Unequivocally Ambiguous

Humorous Stories on Parenting, Culture and Life

Weed, Cocaine, and Riding a Mule Around the World

by | Jan 18, 2024 | Life | 0 comments

Photo by Ashwini Chaudhary(Monty) on Unsplash

I was telling someone at work how when I first moved back to the United States, and Americans would find out I was Colombian, they would make cocaine and marihuana jokes as if to imply I had snorted cocaine or smoked weed.

He did not like that comment. He told me that HE had never thought for one second that about me.

Of course, I didn’t mean to say ALL Americans. I just meant the ones I met.

Of course, even that is an anachronistic exaggeration. I don’t experience the same comments anymore. Maybe because the people I talk to now are older. I did when I moved here in the early 2000s when the war on drugs was a more “relevant” issue, one that was discussed more in the general consciousness of news-consuming citizens.

I want to clarify that I say weed because people might not remember this, but before everyone grew their reefer along with their roses in their garden, Colombia was the biggest exporter of the crop.

Apparently, Colombian outlaw farmers used to grow the best weed in the world. I would never know because it was all exported. But now that everyone grows it, the exporting opportunities have dried up, and California and Colorado have taken that coveted first place.

It is also one of the reasons why governments are so comfortable talking about legalization now. Making drugs illegal made it illegal to trade that drug. But now that we have some of the best manufacturers of the drug right her in our countries, it is perfectly okay for everyone to buy drugs so the government can capture their cut via taxes.

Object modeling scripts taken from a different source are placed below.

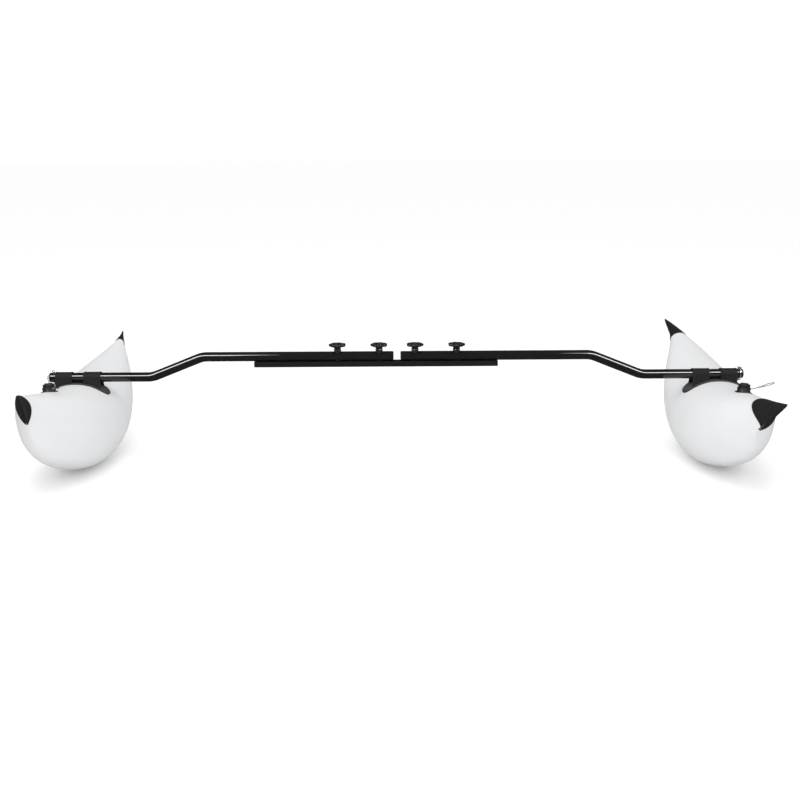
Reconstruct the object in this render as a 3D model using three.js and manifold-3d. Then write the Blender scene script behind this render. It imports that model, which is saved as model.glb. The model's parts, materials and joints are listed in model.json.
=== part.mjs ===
// Kayak outrigger: a slotted rail carries two bent arms, and each arm ends in a soft saddle on a float.
// Millimetres. +X runs along the arms, +Y away from the viewer, +Z up. The origin is on the ground below
// the gap between the two arms.
import * as THREE from "three";
import { mergeVertices } from "three/addons/utils/BufferGeometryUtils.js";
import Module from "manifold-3d";

// Driving dimensions

const GAP = 0.3; // clearance between pieces that touch
const SMALL_SIDES = 12; // facets round a small turned piece

const TUBE = {
  radius: 14,
  wall: 1.8,
  lowZ: 267, // axis of the outer, lower run
  highZ: 327, // axis of the inner run, over the rail
  innerEnd: 12, // half the gap between the two bare tubes
  highBend: 575, // corner points of the two bends
  lowBend: 726,
  outerEnd: 1027,
  bendRadius: 75,
  sides: 16,
};

const RAIL = {
  length: 720,
  centreX: -62, // the rail sits off centre under the arms
  width: 30,
  height: 15.7,
  floor: 3,
  wall: 2.8,
  lip: 3.2,
  slot: 11,
  edge: 1,
  capFace: 2,
  spigot: 10,
};
RAIL.topZ = TUBE.highZ - TUBE.radius - GAP;
RAIL.bottomZ = RAIL.topZ - RAIL.height;

const KNOB = {
  places: [53, 176], // distance of each knob from the middle of the object
  radius: 25.5,
  lobes: 7,
  notch: 3.4,
  thick: 8,
  bevel: 1.6,
  hubRadius: 11,
  hubFoot: 9.5,
  hubHeight: 7.5,
  webRadius: 14, // the hub widens to this where it meets the wheel
  recess: 2,
  capRadius: 9,
  capHeight: 4.2,
};

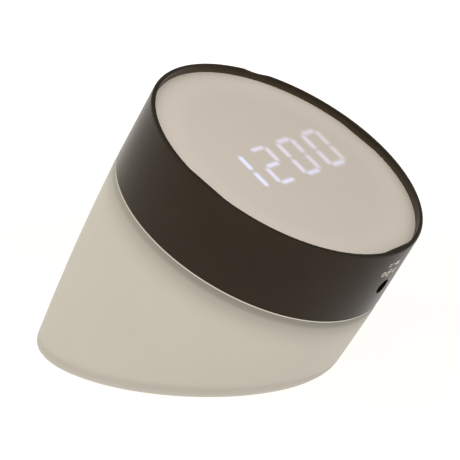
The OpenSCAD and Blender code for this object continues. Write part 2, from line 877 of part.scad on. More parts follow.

That’s why when faced with an opportunity to buy a do-it-yourself kit, I always ask myself, by paying for this kit, am I taking the bread from the mouth of a hard-working, dedicated, AK-47-bearing son of a bitch?”

This person also said that by making these comments, I was victimizing myself.

But that’s not true.

Never once have I felt victimized by these conversations. He must not have understood that I loved getting those comments because it allowed me to riff off from them. I had boilerplate responses for such moments.

My favorite one was that I never did cocaine because all greedy gringos snorted all the good stuff since the dollar had much more power than the Colombian peso and the cartels’ strong stance on open market policies. Why develop a cocaine habit on low-grade narcotics?

Of course, I make the mistake again of speaking in hyperboles. I didn’t mean ALL gringos snorted ALL the coke. I meant most gringos snorted most of the coke; the rest the DEA did.

But I do exploit the lagoons of geographical, societal, and cultural knowledge Americans seem to have about life in cities in third-world countries.

I told a girl once I grew up in a tree. Not only did she believe me, I never corrected her. She probably went about her life telling people how she met someone from Colombia who grew up in a tree. Now, the Colombian Amazon is huge, and maybe there is an indigenous tribe in it where someone grew up in a tree. But it wasn’t me.

At a different time, a girl asked me where I was from, and I said, “Colombia.” To which she responded, “So… Mexico?”
“No, Colombia.”
“So, Mexico?””
“No, Colombia?!”
“Soo… Mexico?”
” Yes, Mexico. I’m from the Mexican state of Colombia.”

I could’ve educated that girl somehow. Fill in the gaps left there by public education. Tell her that what she was thinking of wasn’t Mexico but South America. But that wasn’t going to be me.

More recently, I texted a parent at my daughter’s school, and I told him how my daughters will never know how good they have it. Then I told him I used to ride a donkey ten miles to school every day. And he told me that must have been hard. Yes, it must have for someone who rode the donkey ten miles to school.

But that wasn’t me.

No one who rides donkeys to school is in the United States because they would’ve never made it to the airport in a donkey from where they were living. They also probably wouldn’t have the money to pay for an airplane ticket to the capital of the country or the know-how to navigate the difficult and expensive process of getting a visa to come to the United States.

This highlights another little fact Americans are blissfully unaware of: how hard it can be for a foreigner to come to the United States.

I lived in Barranquilla, a city with 1.5 million people. It wasn’t better than San Diego, but better than Birmingham. And when people don’t travel to these countries or only consume Rick Steve’s travel guides, they don’t know what life looks like. Nor do I believe that Americans have this burden to know what life looks like in every country of 195 in the world.

But I also don’t have the responsibility to teach them about it. I can have a little bit of fun with it if I choose to. And that’s why my friend can be upset about it if he so chooses to.

It doesn’t make it any less accurate that when I first moved to the state, it was a recurring conversation for me, enough so that I had to make it clear to people that I refused to lose everything I had over an addiction to poor quality cocaína.